With these astronomical profits, it is clear funders are investors with their eyes on a monetary prize, not justice. Funding threatens decades-old common-law prohibitions against maintenance and champerty – i.e., the buying and selling of lawsuits. It deters settlements and needlessly prolongs already expensive litigation, as plaintiffs must recoup enough money to repay the funders. It also opens the door to insidious conflicts of interest between the plaintiff, the funder, and the court that rarely come to light.

Just look at Chevron v. Donziger, the most notorious example of litigation funding gone wrong. After years of expensive litigation, the court found that a shady funding agreement led the plaintiffs’ counsel to take on an improper litigation strategy.

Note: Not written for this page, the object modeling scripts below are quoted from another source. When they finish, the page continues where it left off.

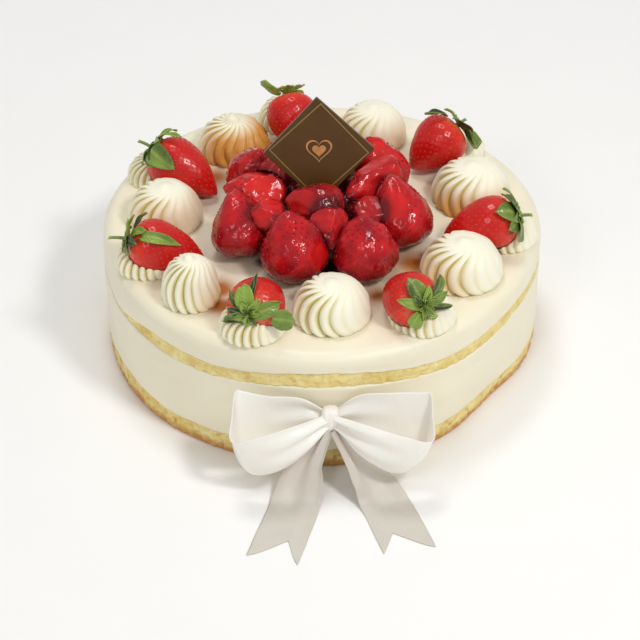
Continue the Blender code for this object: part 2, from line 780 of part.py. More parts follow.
def make_tail(build, side):
    """One tail of the bow, which falls to the surface and ends in a swallowtail."""
    stations = TAIL_STATIONS[side]
    near, notch, far = TAIL_ENDS[side]
    rows = []
    for step in range(TAIL_SAMPLES + 1):
        share = step / TAIL_SAMPLES
        rows.append([
            tail_point(stations, share * near, -1),
            tail_point(stations, share * notch, NOTCH_PLACE[side] * share),
            tail_point(stations, share * far, 1),
        ])
    add_ribbon(build, f"bow_tail_{side}", rows)


def main():
    """Build every piece of the cake in one collection."""
    clear_scene()
    materials = make_materials()
    collection = bpy.data.collections.new(OBJECT_NAME)
    bpy.context.scene.collection.children.link(collection)

    def build(name, mesh, finish):
        return add_object(name, mesh, materials[finish], collection)

    make_bottom_sponge(build)
    make_lower_cream(build)
    make_middle_sponge(build)
    make_top_cream(build)
    for index, swirl in enumerate(BARE_SWIRLS):
        make_bare_swirl(build, f"rosette_{index + 1}", swirl)
    make_ring_berries(build)
    make_heap(build)
    make_plaque(build)
    make_knot(build)
    for side in ("left", "right"):
        make_loop(build, side)
        make_tail(build, side)


main()
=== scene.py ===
"""Looks of a strawberry shortcake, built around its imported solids.

Every length is in metres and every angle in degrees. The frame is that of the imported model:
the origin is the middle of the cake's base, +Z is up and the bow is at the front, towards -Y.
"""

import logging
import math
from dataclasses import dataclass, field
from enum import Enum
from typing import Callable, Optional, Sequence

import bpy
import numpy as np
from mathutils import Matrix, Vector
from mathutils.kdtree import KDTree


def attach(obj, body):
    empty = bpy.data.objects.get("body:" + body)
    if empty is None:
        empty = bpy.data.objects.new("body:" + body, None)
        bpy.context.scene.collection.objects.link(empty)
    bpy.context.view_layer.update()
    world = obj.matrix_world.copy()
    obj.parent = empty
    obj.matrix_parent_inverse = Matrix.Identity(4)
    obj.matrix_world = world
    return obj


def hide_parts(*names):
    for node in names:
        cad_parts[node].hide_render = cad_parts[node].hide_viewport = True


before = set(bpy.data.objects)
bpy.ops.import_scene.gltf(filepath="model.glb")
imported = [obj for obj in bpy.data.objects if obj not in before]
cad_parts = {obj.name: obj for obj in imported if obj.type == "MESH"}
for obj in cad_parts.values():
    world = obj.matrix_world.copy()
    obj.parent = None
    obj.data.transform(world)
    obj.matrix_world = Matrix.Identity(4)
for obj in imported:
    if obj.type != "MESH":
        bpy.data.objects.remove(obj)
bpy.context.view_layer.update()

log = logging.getLogger("shortcake")
Array = np.ndarray
BODY = "root"
MM = 0.001
MIX_A, MIX_B, MIX_RESULT = 6, 7, 2  # colour sockets of a Mix node


class Slot(Enum):
    """Material slots."""

    SPONGE = "sponge"
    ICING = "icing"
    PIPED_CREAM = "piped_cream"
    BERRY = "berry"
    GLAZED_BERRY = "glazed_berry"
    LEAF = "leaf"
    CHOCOLATE = "chocolate"
    RIBBON = "ribbon"


class Side(Enum):
    """The two sides of the bow, as the viewer sees them."""

    LEFT = "left"
    RIGHT = "right"


def linear(code: str) -> tuple[float, float, float, float]:
    """Turn an sRGB hex colour into linear values.

    Args:
        code: Six hex digits.

    Returns:
        Red, green, blue and an alpha of 1.
    """
    values = []
    for start in (0, 2, 4):
        share = int(code[start:start + 2], 16) / 255
        values.append(share / 12.92 if share <= 0.04045 else ((share + 0.055) / 1.055) ** 2.4)
    return (*values, 1.0)


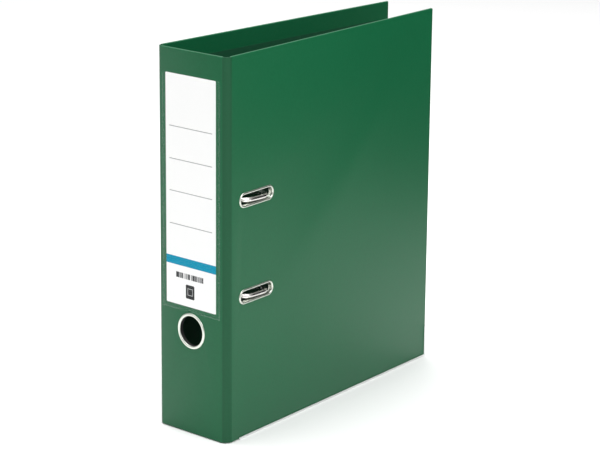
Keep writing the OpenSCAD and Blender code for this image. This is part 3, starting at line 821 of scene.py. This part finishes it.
def makeStage():
    clearSelection()
    bpy.ops.mesh.primitive_plane_add(size=stage["floor"], location=(0, 0, -stage["sunk"]))
    floor = bpy.context.object
    floor.name = "floor"
    finish = Finish("whitePaper", Roughness=0.9, Specular_IOR_Level=0.1)
    finish.set("Base Color", finish.mix(finish.noise(3, 2) * 0.02, stage["white"], stage["soiled"]))
    floor.data.materials.append(finish.material)
    world = bpy.data.worlds.new("studio")
    bpy.context.scene.world = world
    world.use_nodes = True
    sky = world.node_tree.nodes["Background"]
    sky.inputs["Color"].default_value = (1, 1, 1, 1)
    sky.inputs["Strength"].default_value = stage["sky"]


def addFlag():  # a black board behind the file that darkens what the front cover reflects
    clearSelection()
    bpy.ops.mesh.primitive_plane_add(size=1)
    board = bpy.context.object
    board.name = "flag"
    board.scale = (*flag["size"], 1)
    board.location = flag["place"]
    board.rotation_euler = Vector(flag["facing"]).to_track_quat("Z", "Y").to_euler()
    board.visible_camera = False
    finish = Finish("flag", Roughness=0.9, Specular_IOR_Level=0.0)
    finish.set("Base Color", stage["black"])
    board.data.materials.append(finish.material)


def addSoftbox(name, softbox):
    clearSelection()
    bpy.ops.object.light_add(type="AREA", location=softbox["place"])
    light = bpy.context.object
    light.name = name
    aim = Vector(softbox["target"]) - Vector(softbox["place"])
    light.rotation_euler = aim.to_track_quat("-Z", "Y").to_euler()
    light.data.shape = "RECTANGLE"
    light.data.size, light.data.size_y = softbox["size"]
    light.data.energy = softbox["power"]
    light.visible_camera = False


def makeCamera():
    clearSelection()
    bpy.ops.object.camera_add(location=view["place"])
    camera = bpy.context.object
    turn = (Matrix.Rotation(radians(view["azimuth"]), 4, "Z")
            @ Matrix.Rotation(radians(90 - view["down"]), 4, "X")
            @ Matrix.Rotation(radians(view["roll"]), 4, "Z"))
    camera.rotation_euler = turn.to_euler()
    camera.data.lens = view["lens"]
    camera.data.sensor_width = view["sensor"]
    bpy.context.scene.camera = camera


makeStage()
for name, softbox in softboxes.items():
    addSoftbox(name, softbox)
addFlag()
bpy.context.scene.view_settings.view_transform = "Standard"
makeCamera()
print("stage: floor, softboxes, flag and camera")
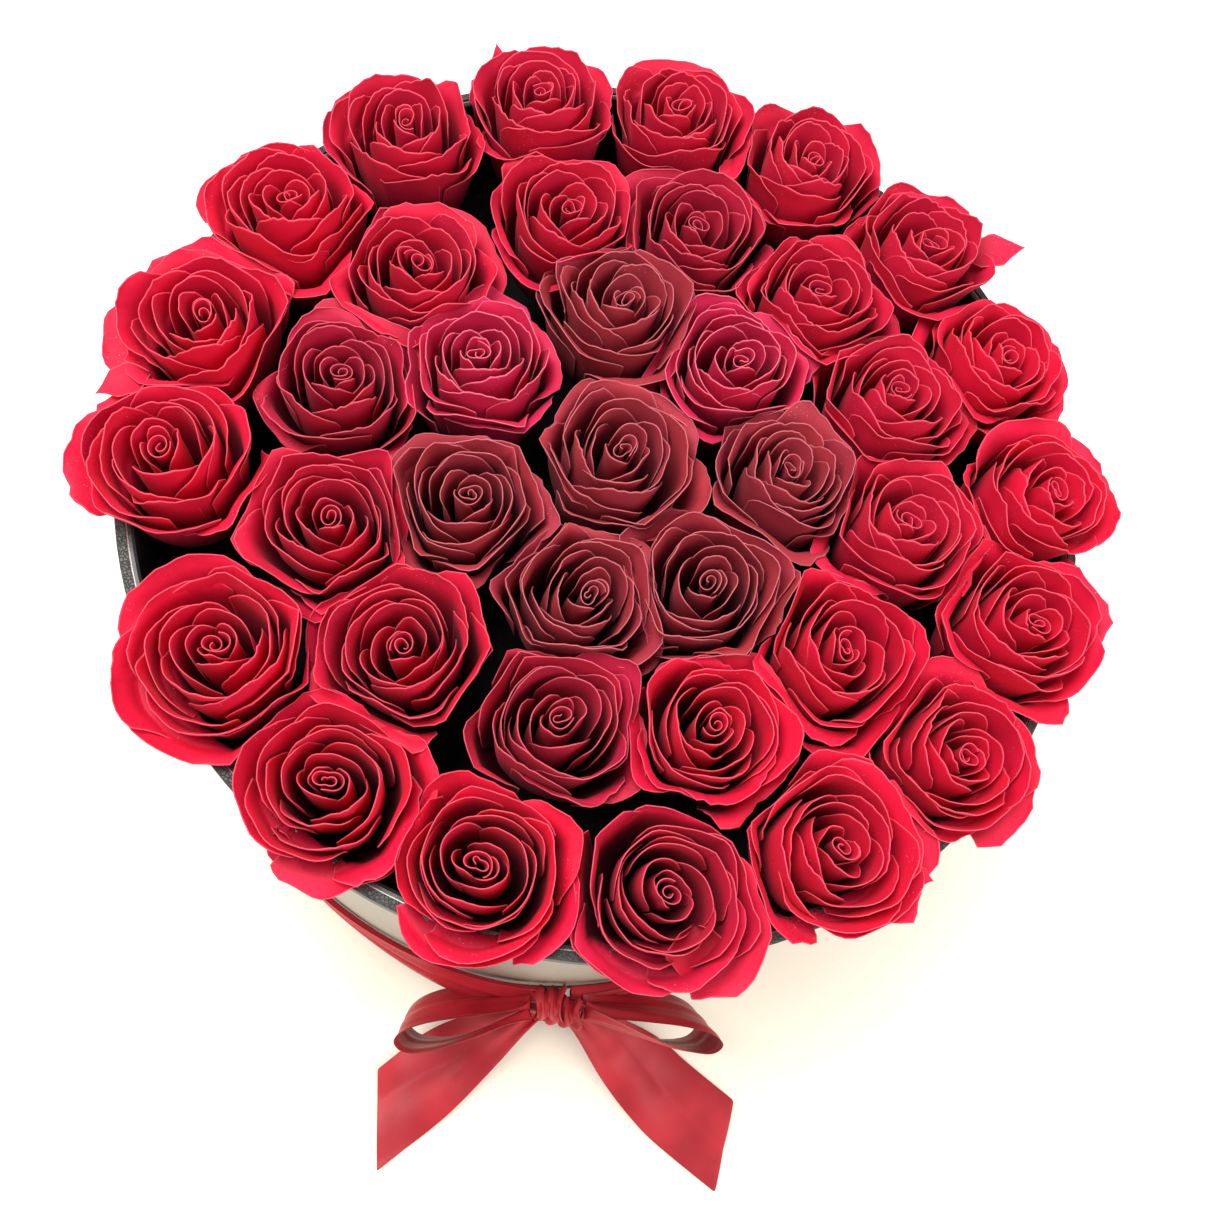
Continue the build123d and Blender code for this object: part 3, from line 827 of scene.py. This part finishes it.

The original $18 billion verdict against Chevron was overturned, and plaintiffs’ lead counsel was sanctioned, all because the underlying verdict had been “obtained by corrupt means.

It is thus no surprise that judges tend to favor disclosure of TPLF arrangements in cases over which they preside.  Specifically, in a 2014 survey of 357 federal and state judges nationwide, with an average experience of over 17 years on the bench, almost two-thirds said they would prefer to know if litigation funding is being employed in cases before them.  Indeed, the Northern District of California  recently issued a rule mandating the disclosure of TPLF in all class and representative actions,  providing an important precedent for making the practice more transparent in that particular  judicial district.  

The time has come to mandate the disclosure of TPLF arrangements in all civil cases in federal court because they undermine the administration of justice and erode the integrity of our courts. The petition renews an earlier proposal submitted in 2014 on behalf of a smaller group of organizations, which was tabled due to some uncertainty over the pervasiveness of TPLF in our federal courts. In the ensuing years, the evidence has pointed to a dramatic expansion of TPLF. It is no longer an open question whether TPLF has saturated the U.S. civil justice system; it unmistakably has. 

Disclosure of TPLF will help shine much needed light on an obscure industry that is converting our courtrooms into trading floors and restore confidence in the integrity of our civil justice system.